# Corsair H150i Pro &quot;Normalbetrieb wieder herstellen&quot;



## Buchseite (23. Juni 2020)

Hallo Forum,

habe folgende Meldung am Corsair Link festgestellt.

"normalbetrieb wieder herstellen"
Diese Meldung erscheint auf einem Grün unterlegten Button....
Was bedeutet das?
Habe Prime 95 laufen lassen und die Temps stiegen auf über 90 Grad.
Könnte die Pumpe defekt sein.
Alle Drei Lüfter der Wasserkühlung laufen auf 1600 RPM.

Grüße

Buchseite


----------



## harl.e.kin (24. Juni 2020)

warum nutzt du nicht icue?


----------



## Buchseite (24. Juni 2020)

harl.e.kin schrieb:


> warum nutzt du nicht icue?



Ich dachte diese Software wäre nur für die RGB Steuerung und >Corsair Link würde reichen......


----------



## Patrick_87 (25. Juni 2020)

Schmeiß die Link kacke mal runter und installiere dir icue. Link ist doch der alte Vorgänger wo es nicht mal mehr richtigen Service gibt.
Kann dir für die wakü , Lüfter und gesamte rgb Steuerung nur icue ans Herz legen.


----------



## Siriuz (27. Juni 2020)

Patrick_87 schrieb:


> Schmeiß die Link kacke mal runter und installiere dir icue. Link ist doch der alte Vorgänger wo es nicht mal mehr richtigen Service gibt.
> Kann dir für die wakü , Lüfter und gesamte rgb Steuerung nur icue ans Herz legen.



Meines erachtens nach brauch man auch nicht den USB Anschluss von dem Corsair Link Dingens auf Mainboard oder?


----------



## Patrick_87 (27. Juni 2020)

Siriuz schrieb:


> Meines erachtens nach brauch man auch nicht den USB Anschluss von dem Corsair Link Dingens auf Mainboard oder?

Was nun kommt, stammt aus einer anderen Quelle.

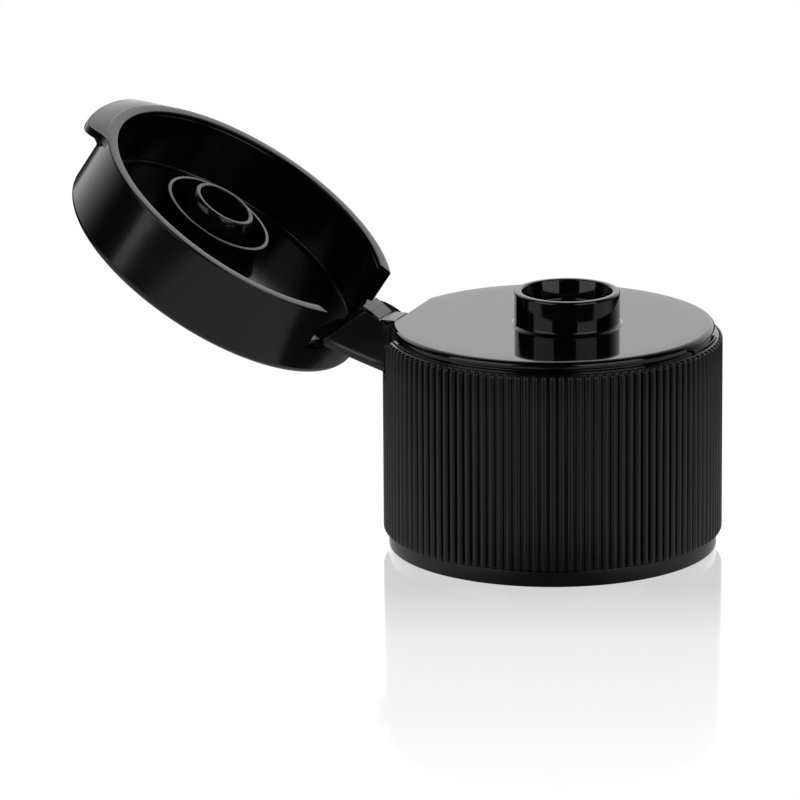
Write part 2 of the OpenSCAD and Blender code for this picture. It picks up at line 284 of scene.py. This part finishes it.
def make_shell():
    """Skirt wall, band, ledge, shoulder, deck and sealing ring, as one turned form with the recess cut in."""
    seal_in = SEAL_R - SEAL_WALL
    profile = [(0, UNDER_Z), (seal_in - 0.3, UNDER_Z)]
    profile += arc(seal_in - 0.3, UNDER_Z - 0.3, 0.3, 90, 0, 4)
    profile += [(seal_in, UNDER_Z - SEAL_H + 0.4), (seal_in + 0.3, UNDER_Z - SEAL_H)]
    profile += [(SEAL_R - 0.2, UNDER_Z - SEAL_H), (SEAL_R, UNDER_Z - SEAL_H + 0.5)]
    profile += arc(SEAL_R + 0.3, UNDER_Z - 0.3, 0.3, 180, 90, 4)
    profile += arc(NECK_R - 0.4, UNDER_Z - 0.4, 0.4, 90, 0, 5)
    profile += [(NECK_R, 0.3), (NECK_R + 0.2, 0.05), (NECK_R + 0.3, 0)]
    profile += arc(BAND_R - 0.18, 0.18, 0.18, -90, 0, 5)
    profile += arc(BAND_R - 0.06, BAND_H - 0.06, 0.06, 0, 60, 3)
    profile += [(SKIRT_R - 0.25, BAND_H + 0.02), (SKIRT_R - 0.02, BAND_H + 0.1)]
    profile += arc(SKIRT_R - 0.1, LEDGE_Z - 0.1, 0.1, 0, 90, 4)
    profile += arc(FOOT_R + 0.06, LEDGE_Z + 0.06, 0.06, 270, 180, 3)
    profile += arc(FOOT_R - 0.06, LEDGE_Z + 0.1, 0.06, 0, 90, 3)
    profile += arc(GROOVE_R + 0.08, LEDGE_Z + 0.26, 0.08, 270, 180, 3)
    profile += arc(GROOVE_R + 0.08, DECK_Z - 0.43, 0.08, 180, 90, 3)
    round_x = SHOULDER_R - SHOULDER_ROUND
    round_z = DECK_Z - SHOULDER_ROUND
    profile += arc(round_x, round_z, SHOULDER_ROUND, 14, 90, 14)
    profile += [(11.0, DECK_Z), (8.0, DECK_Z), (0, DECK_Z)]
    shell = lathe("closure_shell", profile, 480)
    combine(shell, body_cutter(), "DIFFERENCE")
    chord = prism(
        "chord",
        [(-20, -RECESS_HALF), (CHORD_X, -RECESS_HALF), (CHORD_X, RECESS_HALF), (-20, RECESS_HALF)],
        TAB_FLOOR, 30, along_z,
    )
    combine(shell, chord, "DIFFERENCE")
    hole = lathe("hole", [(0, 10), (SEAT_R, 10), (SEAT_R, 30), (0, 30)], 128, SPOUT_X)
    combine(shell, hole, "DIFFERENCE")
    finish_shape(shell)
    return shell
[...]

nie ohne probiert..  Aber wird schon seinen Sinn haben das Kabel. Bei Corsair sind die Lüfter ja nicht wie bei anderen einfach ans Board geklemmt sondern mit der Pumpe verbunden. Und all die Signale gehen dann wohl per USB an dein Board. Also Drehzahl von Lüfter und Pumpe , Wassertemperatur usw.
Ohne USB wird das ganze nicht funktionieren. Aber wieso sollte man das auch weg lassen wollen ? Keinen freien Steckplatz mehr ?
Falls nein dann kauf dir diesen Internen USB Hub, der funktioniert prima:
NZXT Internal USB Hub - Expands 5 USB 2.0 Ports - Sleek: Amazon.de: Computer & Zubehoer

Den steckst du an dein Board , und dann alle USB Geräte an den Hub. Ich habe 2 Commander Pro und meine RGB Steuerung daran angeschlossen und alles lässt sich super ohne Probleme steuern.


----------



## Buchseite (27. Juni 2020)

Habe mir ein Konkurenzprodukt geholt und werde es in den nächsten Tagen verbauen......


----------